_The task:_ Locate and copy each line in the data that contains the word "ornament".

_Data excerpt:_
════════

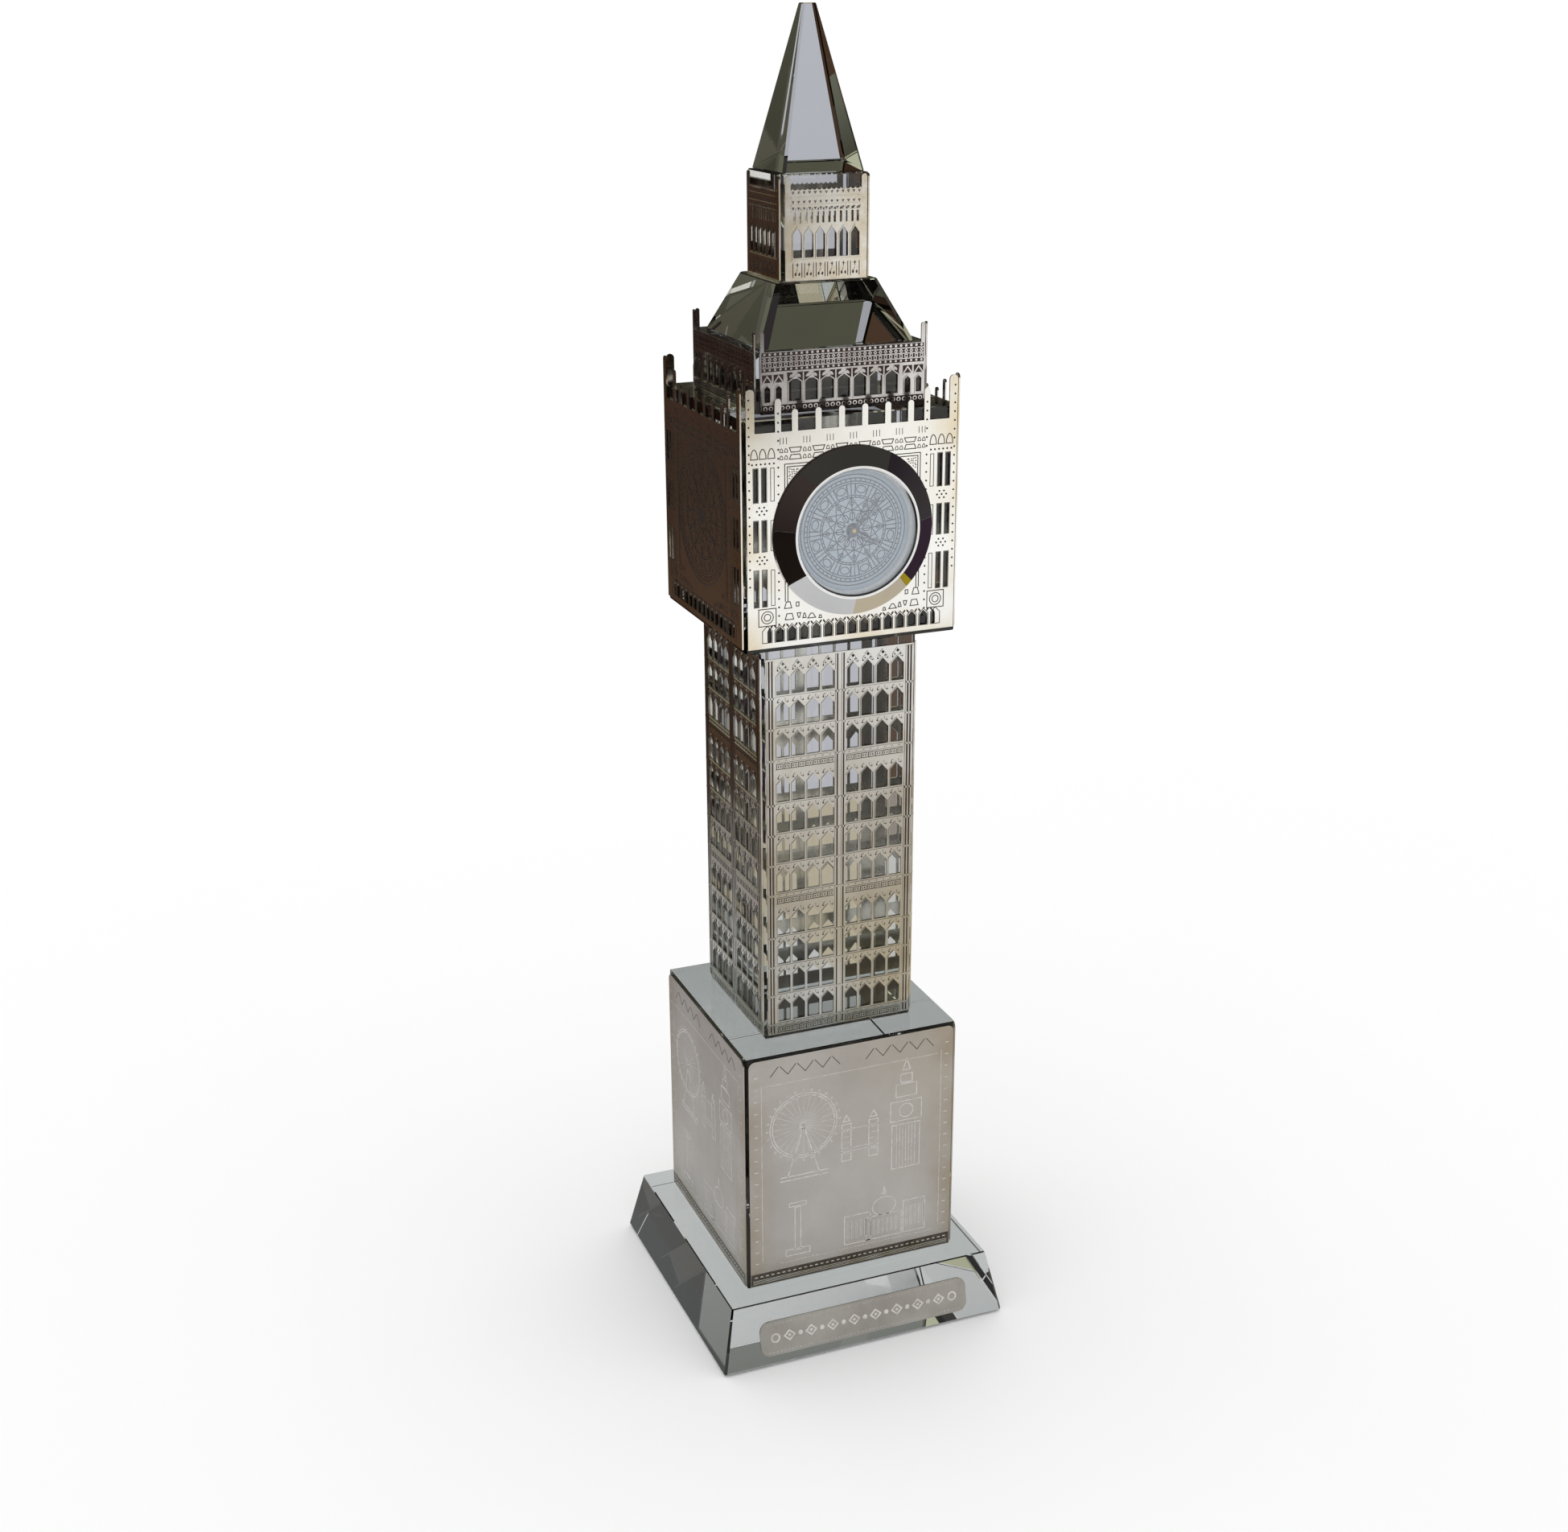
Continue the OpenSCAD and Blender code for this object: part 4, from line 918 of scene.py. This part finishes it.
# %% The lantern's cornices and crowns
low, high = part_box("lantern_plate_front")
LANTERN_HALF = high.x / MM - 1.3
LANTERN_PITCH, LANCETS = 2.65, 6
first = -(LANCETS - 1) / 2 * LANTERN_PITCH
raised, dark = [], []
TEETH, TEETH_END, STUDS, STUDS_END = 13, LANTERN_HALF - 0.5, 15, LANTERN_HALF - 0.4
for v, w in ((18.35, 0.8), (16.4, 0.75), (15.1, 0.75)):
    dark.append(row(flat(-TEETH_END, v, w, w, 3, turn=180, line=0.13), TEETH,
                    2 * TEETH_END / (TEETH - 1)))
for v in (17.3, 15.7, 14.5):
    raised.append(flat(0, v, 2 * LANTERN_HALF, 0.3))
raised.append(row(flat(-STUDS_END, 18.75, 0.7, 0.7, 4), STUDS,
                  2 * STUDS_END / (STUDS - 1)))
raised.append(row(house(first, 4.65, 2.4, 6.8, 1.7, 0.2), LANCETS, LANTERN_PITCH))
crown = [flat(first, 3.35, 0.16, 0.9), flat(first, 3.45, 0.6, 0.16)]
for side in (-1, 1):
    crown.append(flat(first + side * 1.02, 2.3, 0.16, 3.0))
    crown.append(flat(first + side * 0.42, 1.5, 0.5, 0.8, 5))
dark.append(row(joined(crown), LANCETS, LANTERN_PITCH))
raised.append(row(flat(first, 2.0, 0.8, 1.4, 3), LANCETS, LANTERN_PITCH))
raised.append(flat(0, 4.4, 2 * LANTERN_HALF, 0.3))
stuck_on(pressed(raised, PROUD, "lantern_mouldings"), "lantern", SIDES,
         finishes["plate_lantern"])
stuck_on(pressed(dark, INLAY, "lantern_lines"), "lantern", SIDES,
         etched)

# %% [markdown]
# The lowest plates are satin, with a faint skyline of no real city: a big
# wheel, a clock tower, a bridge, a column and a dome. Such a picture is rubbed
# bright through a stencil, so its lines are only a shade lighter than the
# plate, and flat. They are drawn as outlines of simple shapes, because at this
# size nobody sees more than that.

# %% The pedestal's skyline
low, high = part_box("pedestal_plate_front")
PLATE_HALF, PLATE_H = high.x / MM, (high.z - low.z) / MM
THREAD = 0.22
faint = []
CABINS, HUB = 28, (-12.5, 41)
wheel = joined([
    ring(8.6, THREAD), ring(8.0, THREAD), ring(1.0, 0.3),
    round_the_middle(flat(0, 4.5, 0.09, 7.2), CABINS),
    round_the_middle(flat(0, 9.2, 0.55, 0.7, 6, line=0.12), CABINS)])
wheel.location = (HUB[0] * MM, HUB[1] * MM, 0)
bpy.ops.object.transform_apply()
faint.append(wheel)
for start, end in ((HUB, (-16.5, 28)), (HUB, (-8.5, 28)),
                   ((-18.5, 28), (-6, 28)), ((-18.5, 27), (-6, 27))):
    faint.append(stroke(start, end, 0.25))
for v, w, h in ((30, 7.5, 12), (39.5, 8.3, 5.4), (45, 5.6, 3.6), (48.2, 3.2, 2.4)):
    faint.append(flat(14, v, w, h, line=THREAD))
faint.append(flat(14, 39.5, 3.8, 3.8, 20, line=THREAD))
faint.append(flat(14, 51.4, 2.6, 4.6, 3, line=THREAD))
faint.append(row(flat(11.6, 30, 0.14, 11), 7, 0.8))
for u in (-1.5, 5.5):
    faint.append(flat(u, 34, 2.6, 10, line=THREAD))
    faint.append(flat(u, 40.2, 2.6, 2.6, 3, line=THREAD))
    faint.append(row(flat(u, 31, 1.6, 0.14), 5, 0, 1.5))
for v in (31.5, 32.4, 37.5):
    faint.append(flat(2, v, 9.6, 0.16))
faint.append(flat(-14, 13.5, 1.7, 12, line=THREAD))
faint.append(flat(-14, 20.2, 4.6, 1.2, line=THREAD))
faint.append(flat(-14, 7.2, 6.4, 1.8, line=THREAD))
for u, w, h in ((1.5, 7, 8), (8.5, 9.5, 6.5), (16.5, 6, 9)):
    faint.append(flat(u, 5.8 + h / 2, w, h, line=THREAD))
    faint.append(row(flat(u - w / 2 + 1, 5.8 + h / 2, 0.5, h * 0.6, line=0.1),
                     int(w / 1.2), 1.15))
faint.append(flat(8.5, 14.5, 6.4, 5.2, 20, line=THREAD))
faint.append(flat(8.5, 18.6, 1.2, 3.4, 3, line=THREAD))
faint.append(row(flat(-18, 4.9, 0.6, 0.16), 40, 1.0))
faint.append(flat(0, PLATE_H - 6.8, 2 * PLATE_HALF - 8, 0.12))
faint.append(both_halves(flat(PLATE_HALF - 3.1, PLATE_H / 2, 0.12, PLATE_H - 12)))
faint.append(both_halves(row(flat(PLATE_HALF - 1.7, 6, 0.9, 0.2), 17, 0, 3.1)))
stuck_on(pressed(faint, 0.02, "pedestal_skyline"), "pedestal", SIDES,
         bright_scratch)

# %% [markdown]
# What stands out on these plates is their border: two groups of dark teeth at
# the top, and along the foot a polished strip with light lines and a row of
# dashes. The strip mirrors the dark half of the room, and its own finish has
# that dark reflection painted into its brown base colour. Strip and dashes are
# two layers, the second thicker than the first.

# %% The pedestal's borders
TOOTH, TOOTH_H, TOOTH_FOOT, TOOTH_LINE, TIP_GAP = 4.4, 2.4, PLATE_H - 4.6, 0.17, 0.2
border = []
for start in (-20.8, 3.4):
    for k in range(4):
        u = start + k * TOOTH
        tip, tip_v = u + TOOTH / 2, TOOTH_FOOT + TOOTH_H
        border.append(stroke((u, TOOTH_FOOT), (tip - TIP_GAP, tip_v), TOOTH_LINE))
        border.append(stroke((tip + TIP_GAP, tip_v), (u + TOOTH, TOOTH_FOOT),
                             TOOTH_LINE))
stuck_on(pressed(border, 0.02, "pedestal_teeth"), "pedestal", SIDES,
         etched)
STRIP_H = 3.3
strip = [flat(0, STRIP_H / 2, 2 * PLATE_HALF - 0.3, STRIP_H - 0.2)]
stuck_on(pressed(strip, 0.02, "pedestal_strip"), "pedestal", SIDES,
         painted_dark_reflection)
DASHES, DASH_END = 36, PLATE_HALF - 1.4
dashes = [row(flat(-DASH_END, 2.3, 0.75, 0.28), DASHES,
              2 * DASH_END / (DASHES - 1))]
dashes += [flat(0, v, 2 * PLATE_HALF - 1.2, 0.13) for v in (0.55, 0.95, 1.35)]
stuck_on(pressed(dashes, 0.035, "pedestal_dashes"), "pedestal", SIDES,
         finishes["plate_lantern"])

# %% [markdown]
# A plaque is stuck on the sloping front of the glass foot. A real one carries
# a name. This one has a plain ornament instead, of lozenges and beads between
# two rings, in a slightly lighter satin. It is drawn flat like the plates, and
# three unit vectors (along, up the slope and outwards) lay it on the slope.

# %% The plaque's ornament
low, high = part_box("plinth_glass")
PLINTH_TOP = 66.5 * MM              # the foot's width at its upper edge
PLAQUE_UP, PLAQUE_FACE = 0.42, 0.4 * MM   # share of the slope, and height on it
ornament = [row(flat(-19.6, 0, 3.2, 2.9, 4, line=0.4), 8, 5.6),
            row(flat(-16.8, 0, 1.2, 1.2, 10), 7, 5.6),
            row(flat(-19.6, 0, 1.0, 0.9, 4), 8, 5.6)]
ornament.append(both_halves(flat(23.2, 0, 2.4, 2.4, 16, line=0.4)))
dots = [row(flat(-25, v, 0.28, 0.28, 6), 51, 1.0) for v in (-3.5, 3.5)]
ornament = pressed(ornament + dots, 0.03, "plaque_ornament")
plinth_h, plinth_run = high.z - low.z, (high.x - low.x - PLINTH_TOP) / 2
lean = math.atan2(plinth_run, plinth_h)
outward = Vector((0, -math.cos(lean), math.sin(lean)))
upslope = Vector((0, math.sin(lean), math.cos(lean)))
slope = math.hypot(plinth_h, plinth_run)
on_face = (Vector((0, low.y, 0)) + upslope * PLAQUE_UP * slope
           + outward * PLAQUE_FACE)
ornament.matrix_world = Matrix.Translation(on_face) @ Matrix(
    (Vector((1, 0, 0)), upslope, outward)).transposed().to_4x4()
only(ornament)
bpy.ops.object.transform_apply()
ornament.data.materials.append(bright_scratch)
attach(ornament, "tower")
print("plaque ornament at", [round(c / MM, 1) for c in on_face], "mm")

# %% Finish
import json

════════

_Final answer:_
# a name. This one has a plain ornament instead, of lozenges and beads between
# %% The plaque's ornament
ornament = [row(flat(-19.6, 0, 3.2, 2.9, 4, line=0.4), 8, 5.6),
ornament.append(both_halves(flat(23.2, 0, 2.4, 2.4, 16, line=0.4)))
ornament = pressed(ornament + dots, 0.03, "plaque_ornament")
ornament.matrix_world = Matrix.Translation(on_face) @ Matrix(
only(ornament)
ornament.data.materials.append(bright_scratch)
attach(ornament, "tower")
print("plaque ornament at", [round(c / MM, 1) for c in on_face], "mm")